* _WHAT TO DO_:
Starting with the line that contains "The Blender code for this object continues." and stopping after the line that contains "return math.sqrt(max(0.0, 1", output every line exactly as it stands.

* _STORED DATA_:
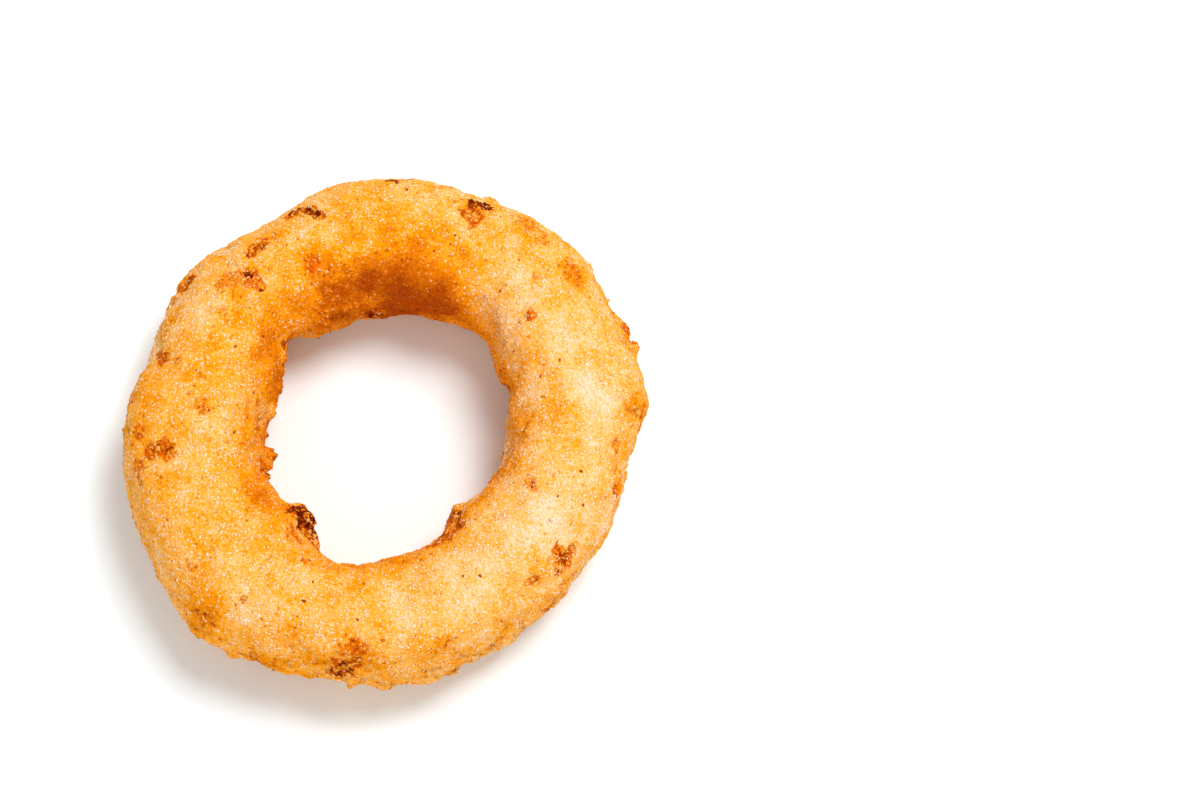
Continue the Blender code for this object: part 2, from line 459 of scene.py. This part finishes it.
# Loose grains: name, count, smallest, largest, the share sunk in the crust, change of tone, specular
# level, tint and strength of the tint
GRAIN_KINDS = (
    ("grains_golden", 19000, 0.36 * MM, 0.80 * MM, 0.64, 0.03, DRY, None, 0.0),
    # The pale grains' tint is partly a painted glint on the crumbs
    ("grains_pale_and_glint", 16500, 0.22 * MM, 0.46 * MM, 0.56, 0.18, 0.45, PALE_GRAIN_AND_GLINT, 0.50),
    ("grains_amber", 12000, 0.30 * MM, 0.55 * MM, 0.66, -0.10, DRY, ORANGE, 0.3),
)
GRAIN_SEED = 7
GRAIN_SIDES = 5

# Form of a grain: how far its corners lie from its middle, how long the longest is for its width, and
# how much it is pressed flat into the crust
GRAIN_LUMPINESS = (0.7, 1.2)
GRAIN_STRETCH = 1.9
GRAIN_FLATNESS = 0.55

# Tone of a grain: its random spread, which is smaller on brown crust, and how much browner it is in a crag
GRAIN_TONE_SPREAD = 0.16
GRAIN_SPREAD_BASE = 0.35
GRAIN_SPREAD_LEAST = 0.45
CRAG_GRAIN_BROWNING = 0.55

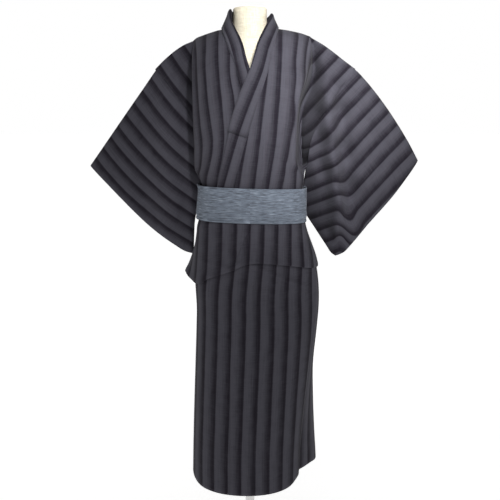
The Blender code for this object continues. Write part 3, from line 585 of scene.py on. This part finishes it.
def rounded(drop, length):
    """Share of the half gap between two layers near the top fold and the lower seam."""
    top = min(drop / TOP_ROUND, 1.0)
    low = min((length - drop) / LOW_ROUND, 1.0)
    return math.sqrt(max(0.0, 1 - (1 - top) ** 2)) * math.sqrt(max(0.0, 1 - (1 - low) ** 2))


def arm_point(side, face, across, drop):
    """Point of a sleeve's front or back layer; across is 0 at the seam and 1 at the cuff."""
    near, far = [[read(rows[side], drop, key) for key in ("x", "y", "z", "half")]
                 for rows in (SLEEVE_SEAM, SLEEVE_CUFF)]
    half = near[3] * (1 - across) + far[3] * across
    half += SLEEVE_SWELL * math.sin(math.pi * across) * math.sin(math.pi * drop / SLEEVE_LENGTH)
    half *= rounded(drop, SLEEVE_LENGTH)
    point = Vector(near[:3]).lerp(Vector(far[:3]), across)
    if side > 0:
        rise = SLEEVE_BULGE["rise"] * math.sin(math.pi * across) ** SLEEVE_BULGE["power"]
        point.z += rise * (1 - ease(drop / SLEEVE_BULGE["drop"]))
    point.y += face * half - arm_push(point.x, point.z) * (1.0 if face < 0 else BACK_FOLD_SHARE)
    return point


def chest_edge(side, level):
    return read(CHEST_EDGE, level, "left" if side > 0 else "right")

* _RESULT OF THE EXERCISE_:
The Blender code for this object continues. Write part 3, from line 585 of scene.py on. This part finishes it.
def rounded(drop, length):
    """Share of the half gap between two layers near the top fold and the lower seam."""
    top = min(drop / TOP_ROUND, 1.0)
    low = min((length - drop) / LOW_ROUND, 1.0)
    return math.sqrt(max(0.0, 1 - (1 - top) ** 2)) * math.sqrt(max(0.0, 1 - (1 - low) ** 2))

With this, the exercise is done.